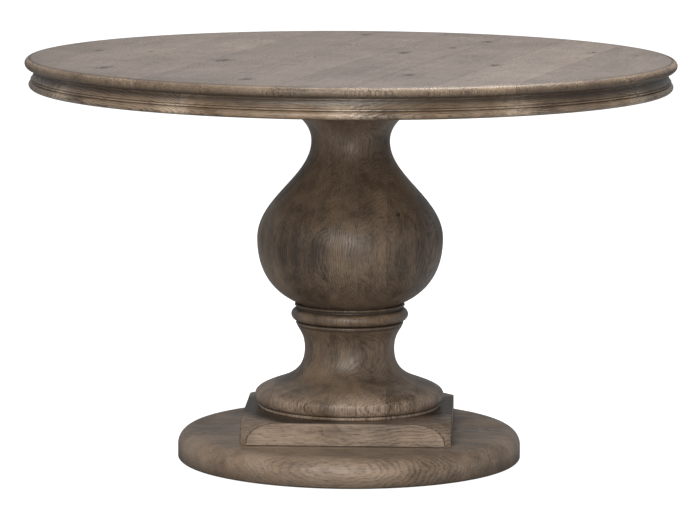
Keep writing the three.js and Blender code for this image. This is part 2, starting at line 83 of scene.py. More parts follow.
# ---- Sizes and colours that a user would change ---------------------------------------------

def linear(code):
    """Turns an sRGB hex colour into the linear red, green, blue and alpha that Blender works in."""
    shares = [int(code[i:i + 2], 16) / 255 for i in (1, 3, 5)]
    return [c / 12.92 if c <= 0.04045 else ((c + 0.055) / 1.055) ** 2.4 for c in shares] + [1.0]


def length(name, description, millimetres):
    """A length property, with its default in millimetres."""
    return bpy.props.FloatProperty(
        name=name, description=description, default=millimetres * MM, min=0, precision=4,
        unit="LENGTH",
    )


def colour(name, description, code):
    """A colour property, with its default as an sRGB hex code."""
    return bpy.props.FloatVectorProperty(
        name=name, description=description, default=linear(code), size=4, min=0, max=1,
        subtype="COLOR",
    )


class PedestalTopSizes(bpy.types.PropertyGroup):
    """The boarded top and the moulded edge below it"""
    turn: bpy.props.FloatProperty(
        name="Board turn", description="From the plinth's front to the length of the top's boards",
        default=math.radians(-14), subtype="ANGLE",
    )
    rim_radius: length("Rim radius", "From the middle of the top to the bead's widest", 609.5)
    bead_reach: length("Bead reach", "How far the rim's half-round bead stands out", 10)
    quirk_width: length("Quirk width", "Of the fine groove between the flat top and the bead", 2)
    quirk_depth: length("Quirk depth", "Of the same groove", 1.6)
    edge_inset: length("Edge inset", "From the rim in to the neck of the moulded edge", 17.2)
    edge_width: length("Edge width", "From the neck in to the edge's inner side", 72)
    fillet_reach: length("Fillet reach", "How far the edge's fillet stands out from the neck", 6.2)
    cove_flare: length("Cove flare", "How far the cove's lower end stands out from the neck", 4.7)
    lower_bead: length("Lower bead", "Height of the bead at the bottom of the edge", 15.5)
    lower_reach: length("Lower bead reach", "How far that bead stands out from the neck", 10.1)
    joint: length("Joint", "Half the hairline gap between two boards", 0.08)
    easing: length("Easing", "Chamfer along the boards' upper arrises", 0.2)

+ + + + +

:: Aim of the task ::
Output all of the material exactly as written.

:: Completed exercise ::
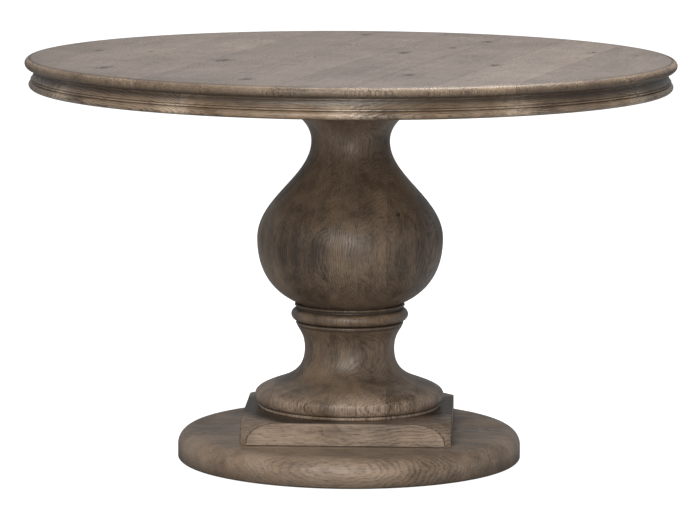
Keep writing the three.js and Blender code for this image. This is part 2, starting at line 83 of scene.py. More parts follow.
# ---- Sizes and colours that a user would change ---------------------------------------------

def linear(code):
    """Turns an sRGB hex colour into the linear red, green, blue and alpha that Blender works in."""
    shares = [int(code[i:i + 2], 16) / 255 for i in (1, 3, 5)]
    return [c / 12.92 if c <= 0.04045 else ((c + 0.055) / 1.055) ** 2.4 for c in shares] + [1.0]


def length(name, description, millimetres):
    """A length property, with its default in millimetres."""
    return bpy.props.FloatProperty(
        name=name, description=description, default=millimetres * MM, min=0, precision=4,
        unit="LENGTH",
    )


def colour(name, description, code):
    """A colour property, with its default as an sRGB hex code."""
    return bpy.props.FloatVectorProperty(
        name=name, description=description, default=linear(code), size=4, min=0, max=1,
        subtype="COLOR",
    )


class PedestalTopSizes(bpy.types.PropertyGroup):
    """The boarded top and the moulded edge below it"""
    turn: bpy.props.FloatProperty(
        name="Board turn", description="From the plinth's front to the length of the top's boards",
        default=math.radians(-14), subtype="ANGLE",
    )
    rim_radius: length("Rim radius", "From the middle of the top to the bead's widest", 609.5)
    bead_reach: length("Bead reach", "How far the rim's half-round bead stands out", 10)
    quirk_width: length("Quirk width", "Of the fine groove between the flat top and the bead", 2)
    quirk_depth: length("Quirk depth", "Of the same groove", 1.6)
    edge_inset: length("Edge inset", "From the rim in to the neck of the moulded edge", 17.2)
    edge_width: length("Edge width", "From the neck in to the edge's inner side", 72)
    fillet_reach: length("Fillet reach", "How far the edge's fillet stands out from the neck", 6.2)
    cove_flare: length("Cove flare", "How far the cove's lower end stands out from the neck", 4.7)
    lower_bead: length("Lower bead", "Height of the bead at the bottom of the edge", 15.5)
    lower_reach: length("Lower bead reach", "How far that bead stands out from the neck", 10.1)
    joint: length("Joint", "Half the hairline gap between two boards", 0.08)
    easing: length("Easing", "Chamfer along the boards' upper arrises", 0.2)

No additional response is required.